There’s a really wonderful nonfiction book by the philosopher Alexis Shotwell, Against Purity, on living ethically in a compromised world. It’s looking at how much movements that are trying to improve the world in various ways tend to weaken themselves because of an obsession with purity. “X solution isn’t the perfect solution because it has Y problem. Therefore we will not pursue X solution. We will sit with no solution until we have the perfect solution” – or, “X solution would require working with Group B which doesn’t hold to the perfect ideal that group A holds to, therefore we will not have solidarity with Group B, even though 90% of what we seek is in common”. The Dispossessed is looking at how isolating a society from the contrary worldview, and not discussing or collaborating, not having the other to hold a mirror up, is harmful – even to the movement that is more in the right than the other. It gives us very, very current and very lively tools for thinking through why collaboration and compromise are often more valuable tools than purity and isolation, for those who are really sincerely working to make the world better.
So it’s a really good jumping in point, because it’s really easy to access the issues that it’s about. The rest of the Cycle is not even necessarily these same planets, but in the same universe, in which multiple planets are in contact with each other and affected by that contact.

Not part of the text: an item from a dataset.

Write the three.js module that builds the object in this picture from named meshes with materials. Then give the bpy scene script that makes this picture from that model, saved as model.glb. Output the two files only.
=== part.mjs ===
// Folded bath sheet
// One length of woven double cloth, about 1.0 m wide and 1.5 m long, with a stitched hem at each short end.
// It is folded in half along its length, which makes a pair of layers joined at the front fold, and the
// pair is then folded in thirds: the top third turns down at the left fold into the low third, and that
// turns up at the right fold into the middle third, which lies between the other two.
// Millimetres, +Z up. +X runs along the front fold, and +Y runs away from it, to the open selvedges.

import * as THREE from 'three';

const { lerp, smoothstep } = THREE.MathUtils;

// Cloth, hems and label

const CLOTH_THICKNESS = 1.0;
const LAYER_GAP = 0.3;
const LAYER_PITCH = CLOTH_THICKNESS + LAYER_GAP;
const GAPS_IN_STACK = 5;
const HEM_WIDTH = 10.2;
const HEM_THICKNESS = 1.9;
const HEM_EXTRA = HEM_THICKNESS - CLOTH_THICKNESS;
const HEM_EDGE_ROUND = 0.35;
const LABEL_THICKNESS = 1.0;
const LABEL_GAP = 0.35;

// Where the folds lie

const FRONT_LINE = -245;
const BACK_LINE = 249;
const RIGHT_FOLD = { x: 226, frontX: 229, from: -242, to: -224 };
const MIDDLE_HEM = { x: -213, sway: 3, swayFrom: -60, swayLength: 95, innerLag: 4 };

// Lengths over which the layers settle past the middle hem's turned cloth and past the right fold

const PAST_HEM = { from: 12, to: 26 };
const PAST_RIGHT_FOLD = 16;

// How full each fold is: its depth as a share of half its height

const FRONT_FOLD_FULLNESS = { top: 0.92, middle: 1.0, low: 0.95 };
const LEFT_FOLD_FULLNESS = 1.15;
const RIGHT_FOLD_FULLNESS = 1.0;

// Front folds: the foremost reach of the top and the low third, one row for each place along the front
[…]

You mentioned earlier that The Dispossessed focuses on very different societies interacting, and benefitting from interacting. Your own series, Terra Ignota, beginning with Too Like the Lightning, sets up even more parallel systems of governance, all based on explicit philosophies. Was that your starting point, the idea of contact between societies?
I was trying to think through the question, can you have one world where a whole bunch of these almost-but-not-quite different societies are co-existing and overlapping? In the Terra Ignota system, when you come of age, you choose which of eleven-ish options for a government and legal system and philosophy of law you want to sign up for. Then you are governed by that, and your next-door neighbour or your spouse or your roommate or your siblings might have chosen a different one. Each of them governs their own citizens’ actions, and protects their own citizens.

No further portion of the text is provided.